Na’aseh V’nishma: “We will do, and we will hear.”


By Lex Rofes

Two simple Hebrew words. I have heard them over and over again, from rabbis, Jewish educators, and lay-leaders. At my Jewish summer camp, we shouted it at the top of our lungs at the end of Bir’kat Hamazon every Shabbat. At a Reform congregation where I was a member, it was inscribed in huge letters on the synagogue’s ark.

Na’aseh V’nishma comes from this week’s Torah portion – Parashat Mishpatim. According to the most common interpretation of it (drawn from Pirkei d’Rabbi Eliezer among other sources), the sequence of the words is of the utmost importance. According to this school of thought, the best translation is really “We will accept [God’s commandments], and then we will understand.” The words indicate, in effect, that the Israelites will do whatever the Torah says – even though they don’t even know what that is yet. Many have lauded the Israelites’ behavior in this Mid’rash. That our ancestors were so willing to trust God, obeying a document they hadn’t even read yet, is, in their opinion, praiseworthy.

I can’t agree. The reason is that, in today’s world, injustice thrives. It runs rampant, in our own society and all around the world. That includes the West Bank and Gaza, under military occupation by the Israeli government for almost fifty years. Our relationship to this injustice – all injustice really – cannot be one of “we will accept it, and then we will understand.”

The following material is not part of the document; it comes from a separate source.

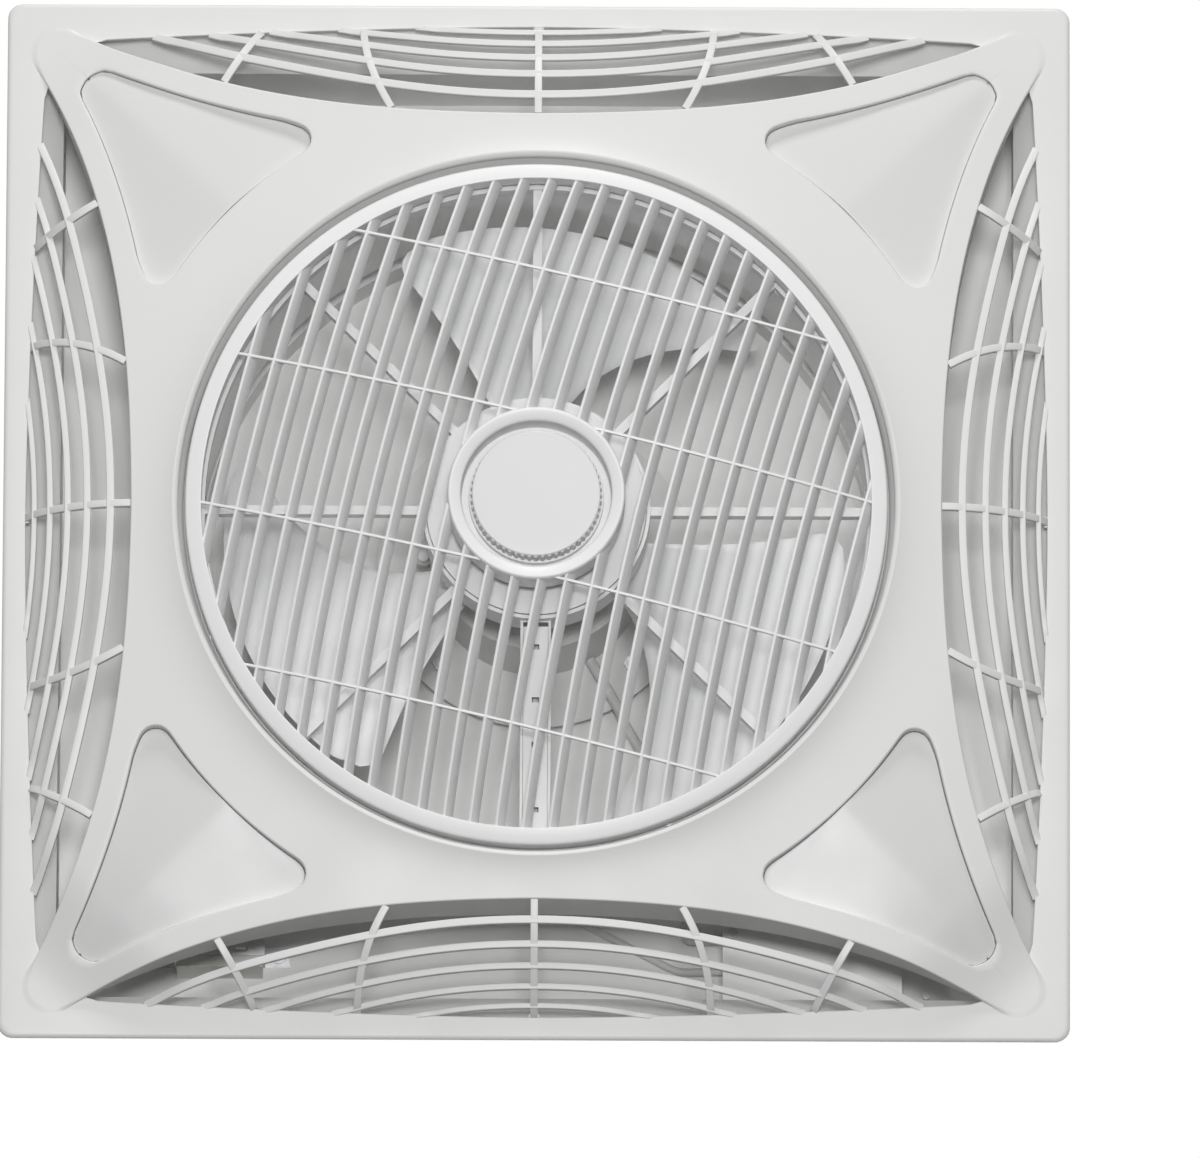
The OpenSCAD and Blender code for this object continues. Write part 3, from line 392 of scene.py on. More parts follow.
short_edge = edge_rows(np.array([[0.0, 0.0], [1.0, 0.0]]), 1, 5.0, 0.0, 1.0)
print("a rounded edge is", len(short_edge), "rows of points")

# %% [markdown]
# ### Border lines
#
# Both grids share the seam between them, point for point, or they couldn't be sewn. So the
# border lines are cut into fixed numbers of points first: the star's waist and its arm, the
# cover's arc and its side, and the seam, an arc from the star's edge to the cover's corner.
# A remesh would find such points by itself, but it would blur the sharp window corners.

# %% Border lines
EDGE, COVER_SEAM = 1.0, 0.4
ARM_COUNTS = [12, 22, 12]

star_in = moved(star_half, -EDGE)
cover_out = moved(cover_half, COVER_SEAM + EDGE)
ring_r = COVER_ARC - COVER_SEAM - EDGE
star_cross = nearest(star_in, star_in[np.argmin(np.abs(np.hypot(*star_in.T) - ring_r))])
arc_end = nearest(cover_out, ring_r * circle(np.radians(ARC_END)))
star_stops = [
    star_cross, nearest(star_in, [137, 232]), nearest(star_in, [WINDOW_END, 271]),
    lengths(star_in)[-1],
]
cover_stops = [
    arc_end, nearest(cover_out, [134, 222]), nearest(cover_out, [COVER_TIP, 258]),
    lengths(cover_out)[-1],
]
waist = samples(star_in, [0, star_cross], [14])
arm_star = samples(star_in, star_stops, ARM_COUNTS)
arm_cover = samples(cover_out, cover_stops, ARM_COUNTS)
cover_inner = samples(cover_out, [0, arc_end], [8])[::-1]
seam_ends = [np.arctan2(run[0, 1], run[0, 0]) for run in (arm_star, arm_cover)]
seam = ring_r * circle(np.linspace(*seam_ends, 8))
seam[0], seam[-1] = arm_star[0], arm_cover[0]
print("the seam is", round(lengths(seam)[-1], 1), "mm long")

# %% [markdown]
# ### Round the opening and along the arms
#
# The first grid runs outwards from the lip, and its rows lie closest there, because the dome
# bends most beside the lip. The second grid is straight lines from the star's edge to the cover,
# and its first ones are bowed to fit the seam.

# %% Panel skin
LIP_EDGE, LIP_DEEPER, LIP_WALL = 3.2, 1.3, 20.0

outer_run = np.concatenate([waist[:-1], seam, cover_inner[1:]])
lip_dir = circle(np.arctan2(outer_run[:, 1], outer_run[:, 0]))
face_share = np.linspace(0, 1, 12) ** 1.3
lip_run = lip_dir * (OPENING + LIP_EDGE)
face_plan = lip_run[None] + (outer_run - lip_run)[None] * face_share[:, None, None]
lip_top = dome_c(*lip_run.T)
lip_rows = [stack(*(lip_dir * OPENING).T, c) for c in (WALL_DOWN, LIP_WALL)]
for t in np.linspace(0, np.pi / 2, 8)[:0:-1]:
    lip_plan = lip_dir * (OPENING + LIP_EDGE * (1 - np.sin(t)))
    lip_rows.append(stack(*lip_plan.T, lip_top - LIP_DEEPER * LIP_EDGE * (1 - np.cos(t))))
skin = Surface().eight_ways(np.concatenate([np.array(lip_rows), on_dome(face_plan)]))

arm_share = np.linspace(0, 1, len(seam))
straight = arm_star[None] + (arm_cover - arm_star)[None] * arm_share[:, None, None]
bow = seam - (seam[0] + (seam[-1] - seam[0]) * arm_share[:, None])
calm = (1 - np.linspace(0, 1, len(arm_star))) ** 6
skin.eight_ways(on_dome(straight + bow[:, None] * calm[None, :, None]))
print("the skin has", skin.count, "points so far")

# %% [markdown]
# ### The star's edge and the covers' pockets
#
# The star's edge falls to the back of the wall where a window opens. Past the windows its edge
# grows wider and softer, and ends on the rim: in the photograph the tips melt into the corners.
# A bevel of one width couldn't do that, so each row takes its width from its place. Each cover
# lies in a pocket, whose side falls 8.5 mm from the dome.

# %% Panel edges
TIP_WIDER, TIP_BLEND, COVER_POCKET = 4.0, 20, 8.5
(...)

Unfortunately, many of our Jewish leaders in both Israel and the United States want us to adopt that kind of relationship. They want us to look at the ongoing occupation as a necessity. Perhaps an unfortunate necessity, but a necessity nonetheless. These leaders want us to suppress our instinct to cry out in protest, opting instead to assume the best in Israel’s leaders and the worst in those who critique them. They want us to accept the Israeli government’s actions carte blanche, just as the Israelites in the above mid’rash accepted the Torah without knowing what it contained.

I’d like to pose an alternative interpretation of Na’aseh V’nishma. My emphasis is on a solitary syllable that we often overlook in Jewish text – the “v.” In Hebrew, it means “and.” When we emphasize the “and,” we find that the message of Na’aseh V’nishma – we will do and we will understand – is not that we must do or accept commandments before we understand what they are. The take-away cannot be that following God’s orders is of the utmost importance and understanding them is irrelevant. Through our emphasis on “and,” we learn that doing what we are told, on its own, is insufficient. We must do and we must also understand.

Repeatedly, in the Torah and other Jewish holy texts, we find that human beings directly confront divine authority. Abraham famously argues with God regarding Sodom and Gomorra, and Moses follows suit during the episode of the Golden Calf. Even the name given to the Jewish people, Yisrael/Israel – refers to a literal wrestling match between Jacob and a divine being! It would be a bit nonsensical, then, for Na’aseh V’nishma to override all of that precedent, teaching us that blind acceptance of God’s commandments is of the utmost importance, while subjecting them to scrutiny is largely irrelevant.

If our own ancestors are permitted to protest divine commandments, all the more so must it be permissible for us to protest mere human beings. The Israeli government is made up of flesh-and-blood humans, fallible and prone to mistakes. Our responsibility is not merely to accept their actions, but to understand them thoroughly. When our quest for understanding leads us to believe that their decisions are profoundly unjust, it is our responsibility to say so.

Na’aseh V’nishma has the potential to guide us as we work to achieve peace now, the beautiful title of this organization. Only through a commitment to both doing and understanding will we reach an enduring solution for Israelis and Palestinians.

As we take our next steps forward, towards ending the occupation, let’s also keep in mind the location of this crucial phrase in the Torah. The phrase is found in Exodus. Chapter 24, verse 7. Working to create a better world – one of right action and mutual understanding – is a 24/7 kind of effort. Let’s each do our part.

Lex Rofes is a first-year rabbinical student through ALEPH: the Alliance for Jewish Renewal, and works as the Strategic Initiatives Coordinator for the Institute for the Next Jewish Future. A proud native of Milwaukee, Wisconsin, he graduated from Brown University in 2013 and currently lives in Providence, Rhode Island.